Across 224,008 recorded races in our database, the median Open Women's finish is around 1:30:39, and roughly 44 of those minutes are running — call it half the race. Your shoe spends more time on pavement than turf. Use the Hyrox percentile calculator to see what a target time requires, and see the Hyrox for women hub for weights, training, and pacing by division.
Fit Differences
Fit varies wildly even within one brand's own lineup, and 'best of 2026' lists rarely mention it. Mark, host of THEFRISONMETHOD's shoe showdown with The Hybrid Experiment, raced two seasons in the Saucony Endorphin Pro 3 and still couldn't get the fit right — the narrow toe box and high sidewalls crushed his feet even after trying two sizes. That's a shoe elite athletes love, on a foot it doesn't suit — proof that 'best shoe' lists describe average feet, not yours.
Hannah Eden, prepping for her first Hyrox in Dallas, found both the Brooks Ghost 17 and Nike Pegasus ran true to size straight out of the box, no break-in needed — a reasonable baseline if you're buying online rather than trying shoes on. Neither Brooks nor Nike publishes a fundamentally different last for the women's Ghost 17 or Pegasus — what changes is the standard width band (women's runs A/B/D, men's runs B/D/2E/4E), so the women's release defaults narrower, not that the shoe is built on a different foot shape. If narrow width has burned you before, size up or go straight to the wide (D) option rather than assuming the women's model runs generously.
Heel To Toe Drop
Drop height across tested shoes ranged from 6mm (Brooks Hyperion Max 2) to 8mm (Brooks Hyperion Elite 4, and a Puma trainer sized 45 EU). Mizuno's Wave Rebellion Pro line is the outlier — built with the entire heel of the midsole cut away, so you stand on a roughly 50–54mm pillow of foam under your midfoot while your heel sits closer to the ground. World Athletics caps road-racing shoe stack height at 40mm (measured at set points) for sanctioned road events — but that's a road-running rule, not a Hyrox one. Hyrox's own rulebook sets no stack-height limit, so a shoe like the Wave Rebellion Pro is legal to race in.

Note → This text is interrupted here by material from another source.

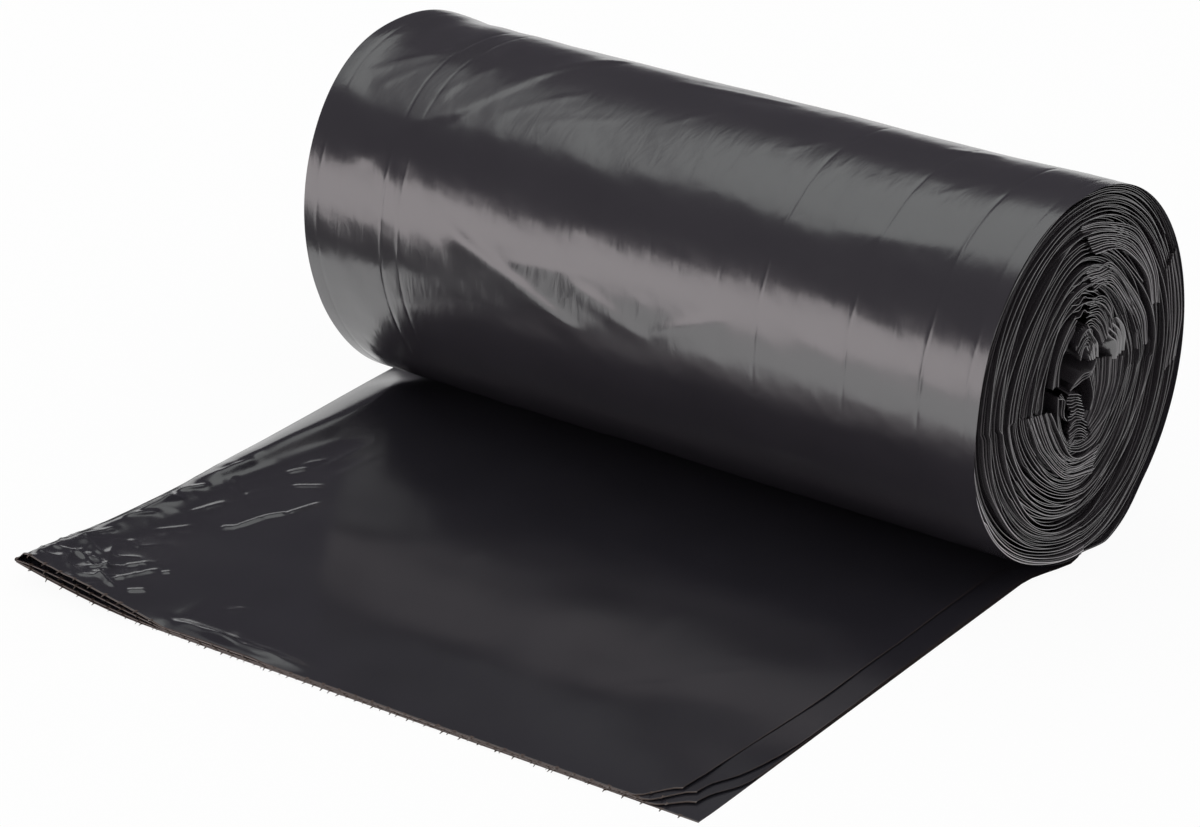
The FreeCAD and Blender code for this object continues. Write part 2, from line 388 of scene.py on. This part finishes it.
def roll_outside():
    """The outermost turn of the web."""
    columns = np.unique(np.concatenate(
        [np.linspace(-HALF_WIDTH + WRAP_HEM, HALF_WIDTH - WRAP_HEM, WRAP_COLUMNS)]
        + [line / MM + np.array(LINE_COLUMNS) for line, _ in WRAP_LINES]))
    x, angle = np.meshgrid(columns, np.linspace(0, WRAP_END, WRAP_ROWS))
    squeeze = 1 - drawn_in(angle, angle / (2 * math.pi)) / HALF_WIDTH
    relief = wrap_relief(x, angle) * ramp(angle, 0.1, 0.6) * (1 - ramp(angle, 5.9, 6.2))
    y, z = outline(angle, -dents(angle) - relief)
    surface = Surface()
    x = x * np.where(x > 0, squeeze, 1)
    surface.grid(settle(np.stack([x, y, z], axis=-1)), flip=True)
    surface.piece("roll_wrap", wrap_film)


roll_outside()


# The edges of the wound plies at both ends

# Profile across the end of one ply: how deep it lies, its share of the ply's thickness,
# and its share of the painted highlight on the ply's rim
PLY_PROFILE = [(0.013, 0, 0), (0.0018, 0, 0), (0.00040, 0, 0.2), (0.00006, 0.15, 1),
               (0.00006, 0.85, 1), (0.00040, 1, 0.2), (0.0018, 1, 0), (0.013, 1, 0)]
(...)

A moderate 6–8mm drop kept reviewers' station work — wall balls, lunges, burpee broad jumps — feeling controlled. High-stack, low-drop 'trampoline' shoes deliver a genuinely fun running bounce but ask you to trust your ankles more on unilateral station moves.
Carbon Plate Tradeoffs
Hannah Eden is the most useful source here, because she's the only creator reporting a first-time carbon-plate experience rather than an already-adapted one. Coming off endurance racing in zero-drop shoes, she wore the Puma DV8 Nitro Elite 3 for the first time during a full Hyrox simulation — not a good idea by her own admission: she couldn't stick her landing, and the extra cushion threw off her lunge stability enough that she pulled the shoes off for wall balls in training.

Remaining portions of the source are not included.